- _Exercise requirements_:
Your task is to quote the material that follows, in full and exactly.

- _Data provided_:
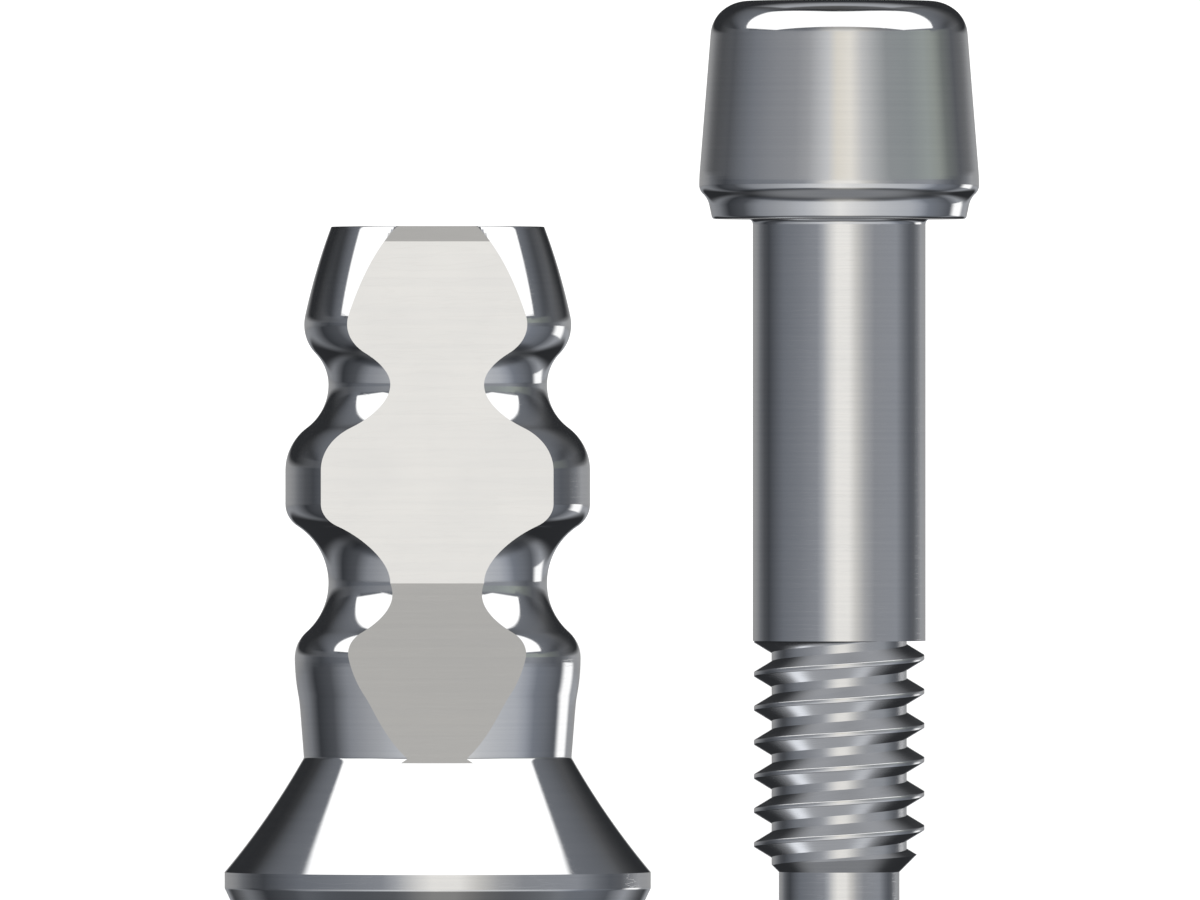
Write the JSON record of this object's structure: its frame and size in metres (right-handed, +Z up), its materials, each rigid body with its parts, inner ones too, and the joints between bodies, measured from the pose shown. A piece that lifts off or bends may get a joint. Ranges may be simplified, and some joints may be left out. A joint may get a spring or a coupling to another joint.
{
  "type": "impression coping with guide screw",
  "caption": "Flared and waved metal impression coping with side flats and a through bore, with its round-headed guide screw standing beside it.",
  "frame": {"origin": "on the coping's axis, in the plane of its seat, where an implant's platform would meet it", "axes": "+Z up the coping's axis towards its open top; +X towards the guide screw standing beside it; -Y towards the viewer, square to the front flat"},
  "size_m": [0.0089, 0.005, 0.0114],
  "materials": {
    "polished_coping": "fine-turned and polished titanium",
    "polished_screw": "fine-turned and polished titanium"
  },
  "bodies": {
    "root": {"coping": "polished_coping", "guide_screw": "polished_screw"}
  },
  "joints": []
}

- _Output of the exercise_:
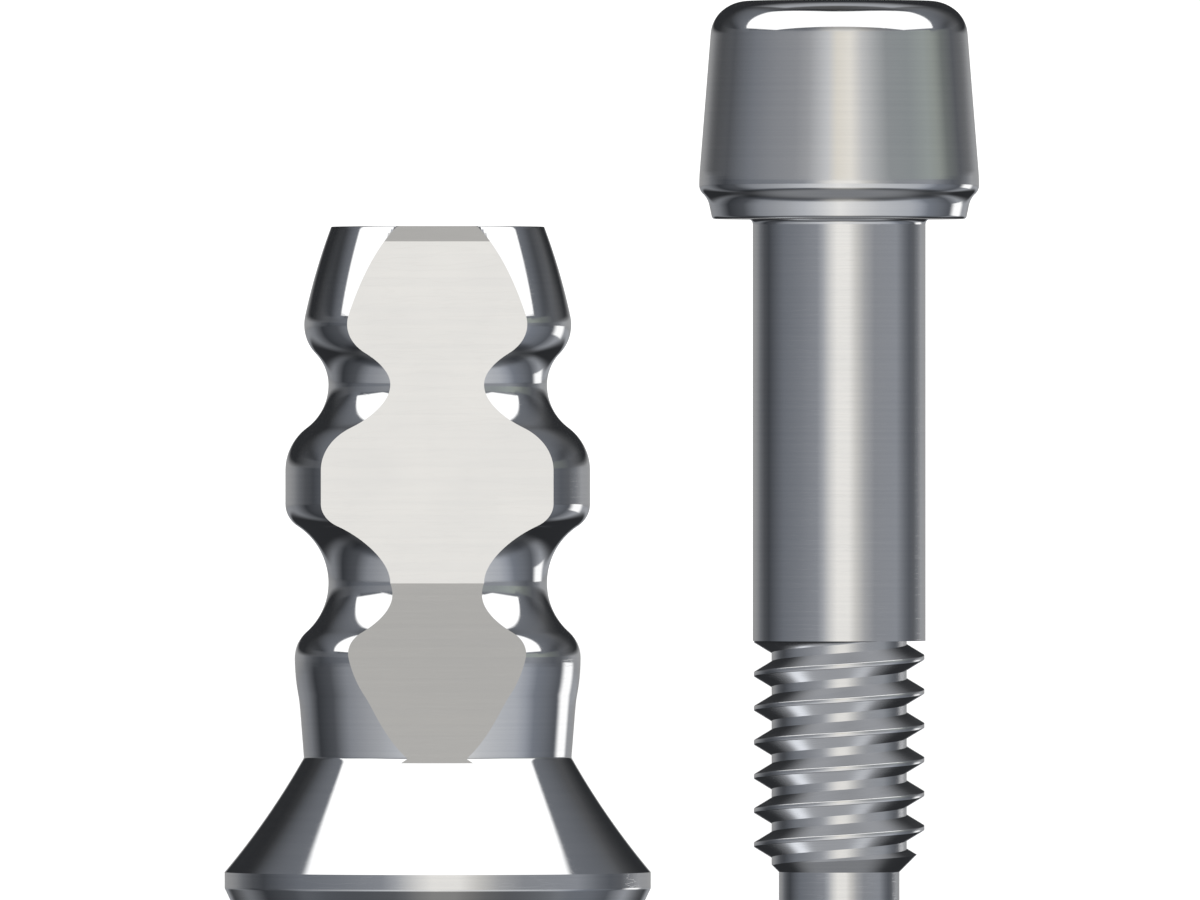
Write the JSON record of this object's structure: its frame and size in metres (right-handed, +Z up), its materials, each rigid body with its parts, inner ones too, and the joints between bodies, measured from the pose shown. A piece that lifts off or bends may get a joint. Ranges may be simplified, and some joints may be left out. A joint may get a spring or a coupling to another joint.
{
  "type": "impression coping with guide screw",
  "caption": "Flared and waved metal impression coping with side flats and a through bore, with its round-headed guide screw standing beside it.",
  "frame": {"origin": "on the coping's axis, in the plane of its seat, where an implant's platform would meet it", "axes": "+Z up the coping's axis towards its open top; +X towards the guide screw standing beside it; -Y towards the viewer, square to the front flat"},
  "size_m": [0.0089, 0.005, 0.0114],
  "materials": {
    "polished_coping": "fine-turned and polished titanium",
    "polished_screw": "fine-turned and polished titanium"
  },
  "bodies": {
    "root": {"coping": "polished_coping", "guide_screw": "polished_screw"}
  },
  "joints": []
}